Привычка к постоянному анализу так быстро укоренилась, что она немного испугалась за самое себя: не ожидала, что материнство меняет до глубины всю биохимию, и надеялась, что после того, как перестанет кормить, ее привычный мир восстановится. Но этого не происходило. Напротив, она как будто вместе с младенцем проходила освоение мягкого, жесткого, горячего, острого, смотрела на ветку дерева, игрушку, на любой предмет с первозданным любопытством. Как и он, рвала газетный лист, вслушиваясь в шорох разрываемой бумаги, лизала его игрушки, ощущая, что пластмассовая уточка приятнее на язык, чем резиновый котик, а однажды поймала себя на том, что, покормив Юрика, собрала рукой со стола жидкую манную кашу и подумала, что есть приятность в размазывании ее по столу… Юрик обрадовался, увидев это движение матери, и начал лупить ладошкой по пролитой на стол каше. Оба шлепали руками по столу. Оба были счастливы…

Нора сполна разделила изумление и восторг малыша, когда он впервые увидел падающий снег, заснеженную землю, топал валенками и рассматривал рубчатые следы галошных подошв, ловил снежинки, тянул их в рот, хотел прожевать, но они таяли, он не понимал, что происходит, тянул в рот варежку и облизывал ее. А Нора стояла возле него и пыталась смотреть вокруг его глазами: огромная собака, которая возвышается над тобой на целую голову, высоченная скамья, на которую ни влезть, ни сесть, памятник Тимирязеву – одно подножие, а невидимый глазу монумент уходит в небеса.

Вместе с сыном Нора заново переживала чувство воды – наливала полную ванну, забиралась туда вместе с малышом и наслаждалась, наблюдая, как он бьет ладошками по воде, пытается пить текущую струю, пытается ухватить и поднять воду, недоумевая, почему она проливается сквозь пальцы.

Чувствуя, как малыш с его изумительным миром уводит ее в зыбкие области, решила бросить якорь – завела себе “развнедельного” любовника, молоденького Костю, из подросших участников юношеской студии, которую она вела несколько лет тому назад. “Чистка крови” – так она называла его торопливые вечерние визиты. Витасю она для этой цели уже не приглашала, он был обижен, никак не мог ей простить наглого использования его в биологических целях.
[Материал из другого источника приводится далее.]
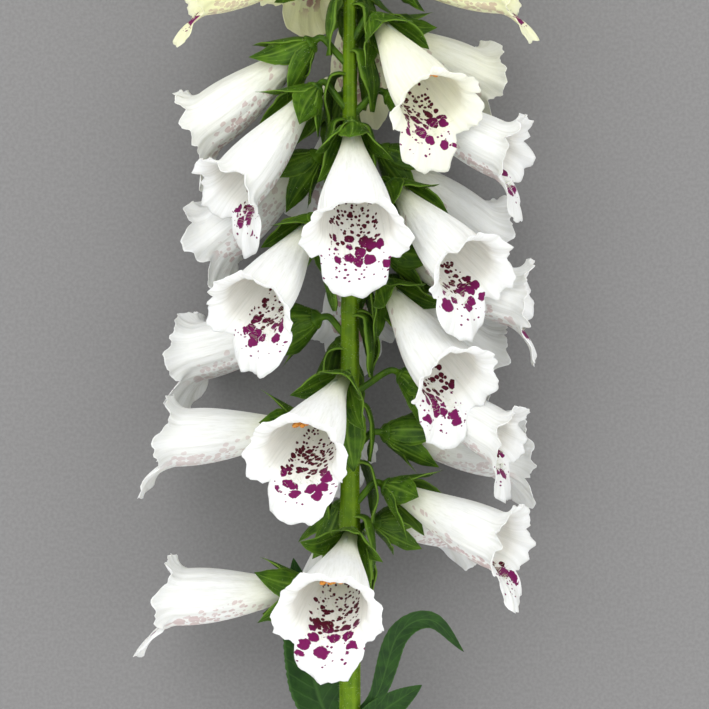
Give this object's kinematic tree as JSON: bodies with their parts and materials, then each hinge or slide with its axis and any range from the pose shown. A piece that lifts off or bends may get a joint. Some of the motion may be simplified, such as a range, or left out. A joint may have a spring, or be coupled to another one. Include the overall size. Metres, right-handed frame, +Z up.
{
  "type": "foxglove flower spike",
  "caption": "Cut foxglove flower spike lying on a surface: white bell flowers with spotted throats round a leafy green stem, with pale buds and a green tip.",
  "frame": {"origin": "on the surface that the spike lies on, under the middle of its length and width", "axes": "+Y along the stem from the cut end to the tip, +Z up from the surface, +X to the right as the spike is looked down on"},
  "size_m": [0.1346, 0.43, 0.0992],
  "materials": {
    "leaf_green": "matte green plant tissue",
    "petal_white": "soft translucent petal, spotted inside",
    "petal_cream": "soft translucent young petal"
  },
  "bodies": {
    "root": {"leafy_stem": "leaf_green", "bell_01": "petal_white", "bell_02": "petal_white", "bell_03": "petal_white", "bell_04": "petal_white", "bell_05": "petal_white", "bell_06": "petal_white", "bell_07": "petal_white", "bell_08": "petal_white", "bell_09": "petal_white", "bell_10": "petal_white", "bell_11": "petal_white", "bell_12": "petal_white", "bell_13": "petal_white", "bell_14": "petal_white", "bell_15": "petal_white", "bell_16": "petal_white", "bell_17": "petal_white", "bell_18": "petal_white", "bell_19": "petal_white", "bell_20": "petal_white", "bell_21": "petal_white", "bell_22": "petal_white", "bell_23": "petal_white", "bell_24": "petal_white", "bell_25": "petal_white", "bell_26": "petal_white", "bell_27": "petal_white", "bell_28": "petal_cream", "bell_29": "petal_cream", "bell_30": "petal_cream", "bell_31": "petal_cream", "bell_32": "petal_cream", "bell_33": "petal_cream", "bud_1": "petal_cream", "bud_2": "petal_cream", "bud_3": "petal_cream", "bud_4": "petal_cream", "bud_5": "petal_cream", "bud_6": "petal_cream", "bud_7": "petal_cream", "bud_8": "petal_cream"}
  },
  "joints": []
}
Костя был легок, резв и почти бессловесен, ничего от Норы не требовал. Иногда даже приносил цветы. Однажды эти абстрактные гвоздики Нора поставила с вечера в вазу, а утром, проснувшись, увидела забавнейшую картину – Юрик залез на стол, вытащил цветы из вазы и, морщась, ел гвоздичную головку. Нора стащила его со стола и немедленно пожевала цветок. Было невкусно, но съедобно. То есть, если быть уверенным в том, что это еда, можно и полюбить.